Just an essay kind of girl living in a TL;DR world.

The Road to Rapture

The Last Days of California - Mary  Miller

While a cross-country family road-trip is the stuff of nightmares for most teenagers, Jess Metcalf has more reasons for dread than any other teen: her religious fanatic father, her spineless mother, and her secretly-pregnant older sister are traveling to California where their father hopes to be for the impending (impending as in just a few days) Rapture he is convinced is upon them.

 

The journey, of course, is the story. Told from Jess' perspective - one very caustic and witty narrator if ever there was one - Miller pulls out all the stops here, wrestling with religion (Jess is doubtful at best), parental authority (the faster the Rapture approaches the less Jess respects this), with serious undertones of abuse (which comes in many forms) throughout the entire novel.
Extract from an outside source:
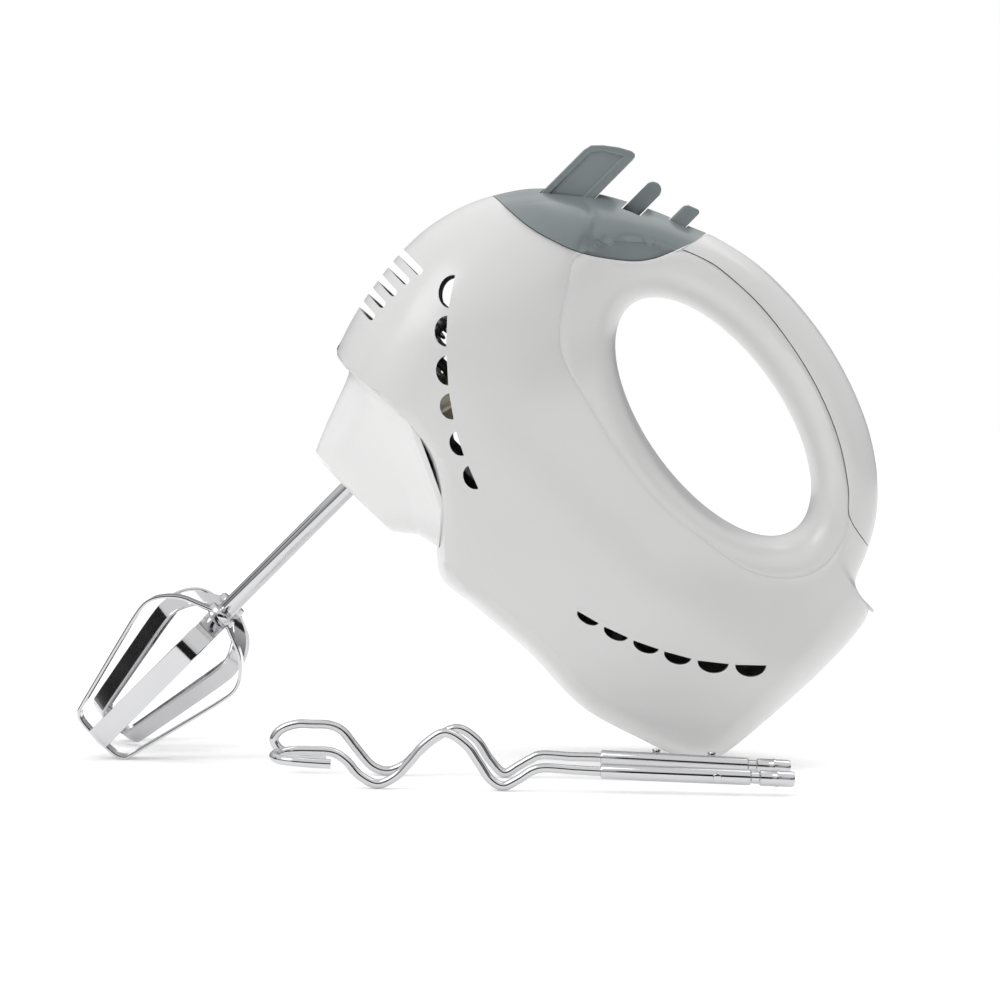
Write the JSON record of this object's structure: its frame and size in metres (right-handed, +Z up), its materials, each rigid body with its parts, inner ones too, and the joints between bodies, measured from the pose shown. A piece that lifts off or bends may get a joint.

In addition to all of this, we have Jess' own teen angst: body issues, lack of friends, losing her virginity. Heavy stuff.

 

And while the narrative is indeed witty and at times insightful, the powerful themes at work here are never examined too closely. Jess' father is an excellent example. Clearly presented as a hypocritical religious fundamentalist, he is in every way a despicable human being throughout the novel. Spouting Bible verses while stopping at casinos on the way to gamble, his family engagement is superficial at best given that he ignores his daughters, bullies his wife, has lost his job and can not even provide for his brood. Yet his character - and the damage he has done to his family - never quite emerges from this two dimensional caricature. Likewise for other family members.

 

I did enjoy some laugh-out-loud moments in the book, as well as some good insightful moments for Jess, but I wish this coming of age tale could have tackled fewer issues with greater depth. Perhaps then the entire book would have had more meaning.